As observed from the above plot, the naive forecasts are always under-predicting the data.

  1. If the analyst found a forecasting model that gives satisfactory performance on the validation set and then wishes to generate forecasts for the year 2002, then the chosen model should be re-run on the data for the combined training and validation periods. After doing this, the model can then forecast values for the year 2002.

\(\text{ }\)

Q.2 \(\textit{Forecasting Shampoo Sales}\)

If the goal is forecasting sales in future months, which of the following steps should be taken? (choose one or more)

\(\bullet\) partition the data into training and validation periods

-As explained previously, it is very important to partition the data to avoid overfitting.

\(\bullet\) examine time plots of the series and of the model forecasts only for the training period

-The word “only” here makes me cross off this step.
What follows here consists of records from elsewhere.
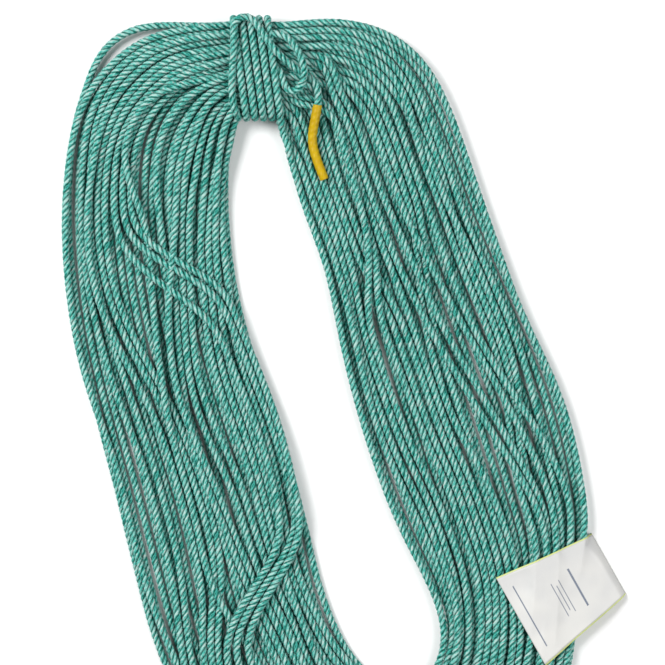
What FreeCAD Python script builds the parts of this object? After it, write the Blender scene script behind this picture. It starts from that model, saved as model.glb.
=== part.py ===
import FreeCAD, Part
import math
import os

# A hank of laid rope, bound at its upper end with turns of the rope's own end, with a sleeve on that end and a
# folded label round one limb. It lies flat on the ground with +Z up, its long axis along Y and the binding at +Y.
# All sizes are in millimetres. Places are given from a point inside the hank, and at the end the whole is moved
# so that the origin is on the ground under the middle of its box.

V = FreeCAD.Vector
UP = V(0, 0, 1)
DOWN = V(0, 0, -1)

# Rope
rope_diameter = 8.0
rope_sides = 5
turn_clearance = 0.5
ground_cut_share = 0.115

# Hank
loops_per_layer = 7
right_limb_top = (V(47, 160, 0), V(206, 182, 0))
right_limb_foot = (V(62, -205, 0), V(210, -190, 0))
left_limb_top = (V(-56, 190, 0), V(-212, 200, 0))
left_limb_foot = (V(-51, -200, 0), V(-223, -165, 0))
bottom = (V(3, -279, 0), V(3, -382, 0))
right_shoulder = (V(45, 282, 0), V(186, 319, 0))
right_shoulder_headings = (92, 99)
left_shoulder = (V(-40, 270, 0), V(-147, 397, 0))
left_shoulder_headings = (248, 227)

# Bound waist
waist_middle = V(28.2, 374.4, 0)
waist_heading = -15.5
waist_spread = 83.0
waist_half_run = 22.0
binding_turns = 5
binding_lean = 11.0
binding_side_radius = 9.0

# Sleeve on the rope's end
sleeve_wall = 0.6
sleeve_fit = 0.1
sleeve_sides = 8
sleeve_first_run = 36.5
sleeve_radius = 60.0
rope_end_recess = 2.0

# Label
label_sheet = 0.5
label_backing_sheet = 0.3
label_clearance = 0.4
label_fold_gap = 0.3
label_fold_middle = V(236, -198, 0)
label_heading = -76.0
label_fold_length = 70.0
label_free_edge = 100.0
label_free_edge_shift = 5.0
label_depth = 106.0
label_lower_depth = 92.0
label_knee = 19.0
label_knee_radius = 12.0
label_margin = 2.0

rope_radius = rope_diameter / 2
rope_flat = rope_radius * math.cos(math.pi / rope_sides)
layer_step = rope_diameter + turn_clearance
half_waist = waist_spread / 2
lower_z = rope_radius - ground_cut_share * rope_diameter
upper_z = lower_z + layer_step
waist_lift = layer_step
binding_z = upper_z + waist_lift + layer_step
crossing_z = binding_z + layer_step
label_lift = label_sheet + label_clearance + rope_flat - lower_z


def along(heading):
    a = math.radians(heading)
    return V(math.cos(a), math.sin(a), 0)


def at_waist(t, n, z=0.0):
    """A point given along the bound bundle to the right, across it outwards, and up."""
    return waist_middle + along(waist_heading) * t + along(waist_heading + 90) * n + UP * z


# Tubes along a route

def arc_edge(start, corner, end):
    """The arc from start to end whose end tangents meet at the corner."""
    chord_middle = (start + end) * 0.5
    rise = corner - chord_middle
    half_turn = math.atan2(rise.Length, (end - start).Length / 2)
    middle = chord_middle + rise * (math.cos(half_turn) / (1 + math.cos(half_turn)))
    return Part.Arc(start, middle, end).toShape()


def biarc_edges(start, start_direction, end, end_direction):
    """Two arcs with a common tangent, which leave start and reach end in the given directions."""
    run = end - start
    bend = 2 * (1 - start_direction.dot(end_direction))
    forward = run.dot(start_direction + end_direction)
    if bend < 1e-9:
        reach = run.dot(run) / (2 * forward)
    else:
        reach = (math.sqrt(forward * forward + bend * run.dot(run)) - forward) / bend
    first_corner = start + start_direction * reach
    last_corner = end - end_direction * reach
    meeting = (first_corner + last_corner) * 0.5
    return [arc_edge(start, first_corner, meeting), arc_edge(meeting, last_corner, end)]


def node_route(nodes):
    """A route through nodes, each a point and the rope's direction there: lines where both fit one, else biarcs."""
    edges = []
    for (start, start_direction), (end, end_direction) in zip(nodes, nodes[1:]):
        run = (end - start).normalize()
        if (run - start_direction).Length < 1e-6 and (run - end_direction).Length < 1e-6:
            edges.append(Part.LineSegment(start, end).toShape())
        else:
            edges += biarc_edges(start, start_direction, end, end_direction)
    return edges


def corner_route(corners, radii):
    """Straight runs from corner to corner, joined by a tangent arc of the given radius at each inner one."""
    edges = []
    here = corners[0]
    for before, corner, after, radius in zip(corners, corners[1:], corners[2:], radii):
        back = (before - corner).normalize()
        ahead = (after - corner).normalize()
        reach = radius / math.tan(back.getAngle(ahead) / 2)
        if (here - corner).dot(back) < reach:
            raise ValueError(f"no room for an arc of {radius:.1f} mm at {corner}")
        edges.append(Part.LineSegment(here, corner + back * reach).toShape())
        edges.append(arc_edge(corner + back * reach, corner, corner + ahead * reach))
        here = corner + ahead * reach
    edges.append(Part.LineSegment(here, corners[-1]).toShape())
    return edges


def faceted_tube(edges, radius, sides):
    """One unbroken tube along the route, with a corner of its section turned up at the start."""
    start = edges[0].valueAt(edges[0].FirstParameter)
    direction = edges[0].tangentAt(edges[0].FirstParameter)
    side = direction.cross(UP).normalize()
    first = side.cross(direction)
    corners = []
    for i in range(sides + 1):
        a = 2 * math.pi * i / sides
        corners.append(start + first * (radius * math.cos(a)) + side * (radius * math.sin(a)))
    shell = Part.BRepOffsetAPI.MakePipeShell(Part.Wire(edges))
    shell.add(Part.makePolygon(corners), False, False)
    shell.build()
    shell.makeSolid()
    return shell.shape()


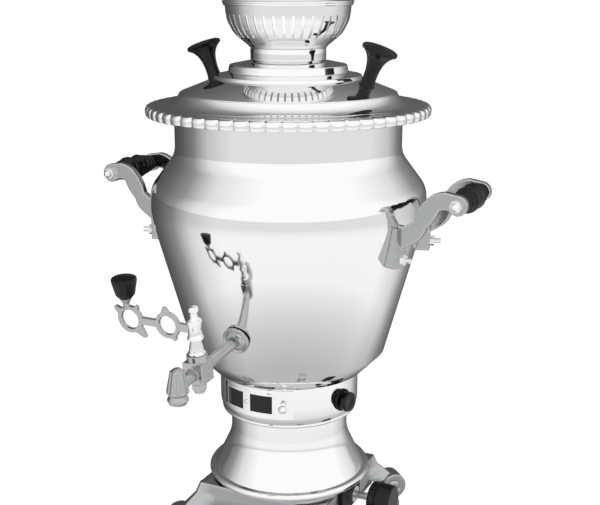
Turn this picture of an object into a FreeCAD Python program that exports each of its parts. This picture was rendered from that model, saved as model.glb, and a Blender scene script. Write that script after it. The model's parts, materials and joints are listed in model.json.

While I would look at time plots of the series and of the model for the training period, my focus would be on the validation period since it is necessary to base measures of predictive performance, residual distribution, and prediction intervals on the validation period.

\(\bullet\) look at MAPE and RSME values for the training period

-Examining these accuracy measures for the training period does not help us with forecasting and only tells us information (goodness of fit) for the particular training period. To measure predictive performance, I would look at these accuracy measures for the validation period.

\(\bullet\) look at MAPE and RSME values for the validation period

-The MAPE measure would tell us percentage-wise how much on average the forecasts deviate from the actual data. This measure is very useful since it is scale-independent. The RSME is another useful deviation measure that has the same units as the data. It is very important these measures are obtained using the validation period as explained above.

\(\bullet\) compute naive forecasts

-I would compute naive forecasts because there is a chance of obtaining sufficient accuracy using a very simple method. Additionally, these naive forecasts could be used as a baseline for the comparison of more complex methods.